D’autre part, si on réintègre la dimension du temps que l’ONG avait subrepticement escamoté dans son calcul, on découvre la supercherie : le temps nécessaire à amener une économie à un niveau de vie donné n’est absolument pas négligeable, puisque c’est pendant ce temps que les équilibres peuvent s’ajuster et faire en sorte que sur une même planète, on puisse justement couvrir les besoins de tous et de chacun. De facto, chaque jour, petit à petit, le niveau de vie des Chinois, des Russes, des Indiens, des Brésiliens, des Estoniens ou des Polonais (et tant d’autres) se rapproche du niveau de vie des Américains. Pourtant, chaque jour, aucune troupe extraterrestre ne vient apporter le delta nécessaire à cette réalisation. Aucun Américain ne se voit dépossédé de ses biens pour aller nourrir un Indien supplémentaire. Chaque jour, le marché adapte en conséquence le coût de l’énergie, de la production de nourriture, d’habitation, de vêtements et de chewing-gums en fonction du nombre de personnes qui peuvent y accéder.
Et en plus, magie du marché, ces prix s’adaptent … en baissant progressivement ! Au fur et à mesure que plus de personnes sortent de la pauvreté, le coût marginal des productions supplémentaires pour soutenir le niveau de vie de cette personne diminue, ce qui veut dire que le coût environnemental, énergétique, agricole de cette personne diminue, par économies d’échelles (notamment). La réalité est devant nos yeux : il est finalement plus coûteux, en travail humain et en infrastructure, pour une famille de huit personnes au Bengladesh d’entretenir son niveau de vie que pour une famille de trois en Alaska.

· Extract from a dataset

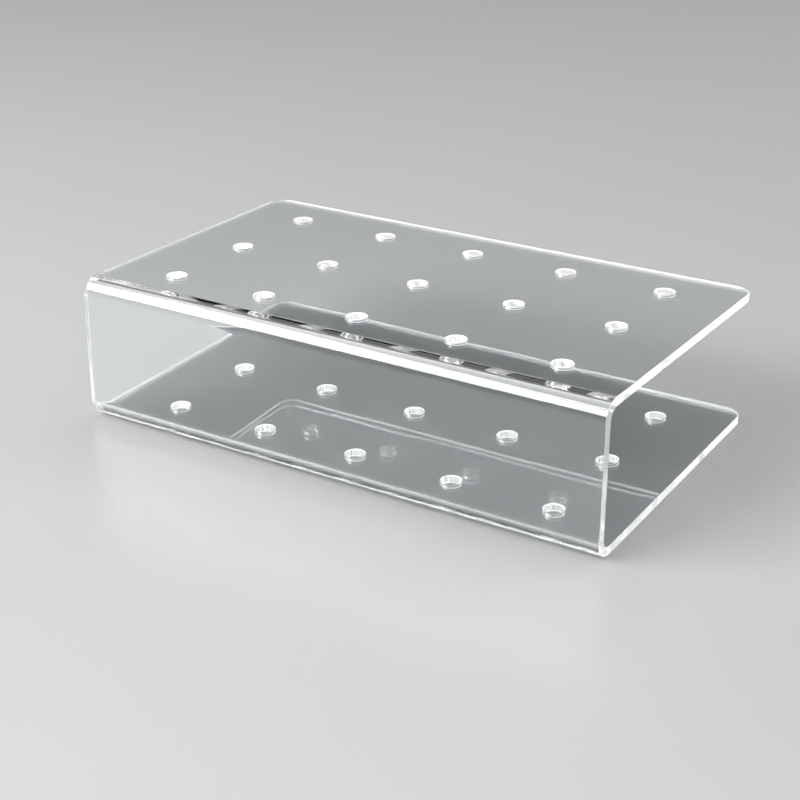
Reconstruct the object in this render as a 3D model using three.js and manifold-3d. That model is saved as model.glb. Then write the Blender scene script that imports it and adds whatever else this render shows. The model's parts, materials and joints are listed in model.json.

Mieux : ce dont l’humanité a le plus besoin, c’est d’énergie. Et cette énergie existe, en quantité infinie au regard de ce dont l’humanité a besoin (que ce soit le charbon, le pétrole, le gaz, le nucléaire, le solaire). Le travail pour aller la chercher, l’exploiter, la rendre utilisable est grand, mais il l’est d’autant moins qu’on sera nombreux pour le faire, intelligemment organisés, et correctement formés. Et les défis futurs sont là, et non dans une hypothèse malthusienne tant de fois démontée.